Getting professional help with trespassers
One of the most important things with dealing with trespassers is to get the right help from the right people. This may be legal advice or help from the right people in your local council. But in many cases, it is property owners working with enforcement services to make sure everything is handled correctly.
Here at Able Investigations, we have the experience and knowledge to help you with any type of trespasser case. We have worked with landowners of all kinds across the UK ranging from small neighbour disputes to major squatting issues. We know the law, the reasonable force that can be used and what procedures can help solve your problem.
Call us today if you have a trespasser issue or want to get some expert advice and we can help.

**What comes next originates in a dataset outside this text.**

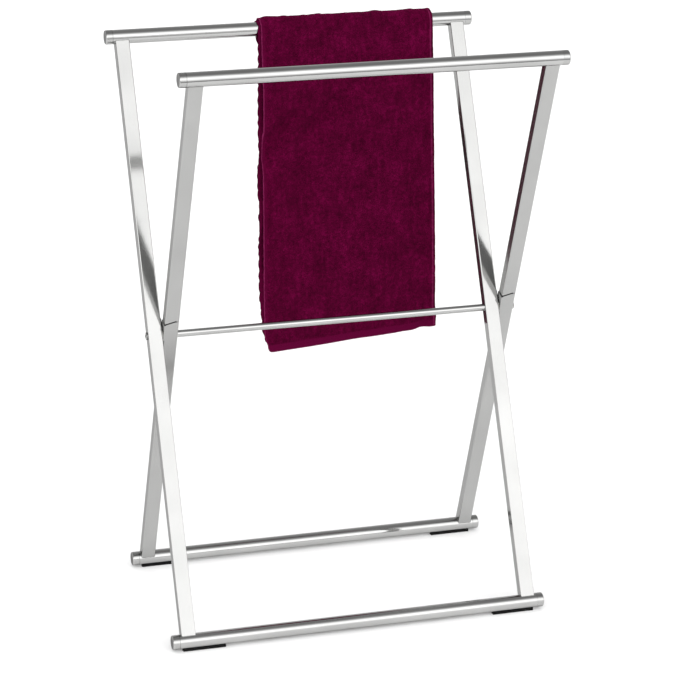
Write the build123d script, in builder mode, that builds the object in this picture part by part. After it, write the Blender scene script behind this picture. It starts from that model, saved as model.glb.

Can you sue for trespassing in the UK?
Yes, suing trespassers is an option if they made gains through the trespass. However, it is most common in situations where the trespasser damaged property and the owner wishes to be reimbursed through the courts.
What happens if you get caught trespassing in the UK?
You will likely be firmly asked to leave. The owner or security guards may legally escort you from the area without using excessive force. It’s also possible that an injunction or damages may be made against you.
Do the police deal with trespassing?
Trespassing is rarely a criminal offence so they will usually only be called if there seems to be a real risk to life or property. In most cases, trespassers will deal with the land owners or private agents hired by them.
How do you keep someone off your property legally?
No trespassing signs on access points should be your first step. If a group or individual continues with a case of aggravated trespass, this is considered a criminal offence and you may involve the police or other professionals. Regular trespassers may be dealt with through common law proceedings or an order for possession.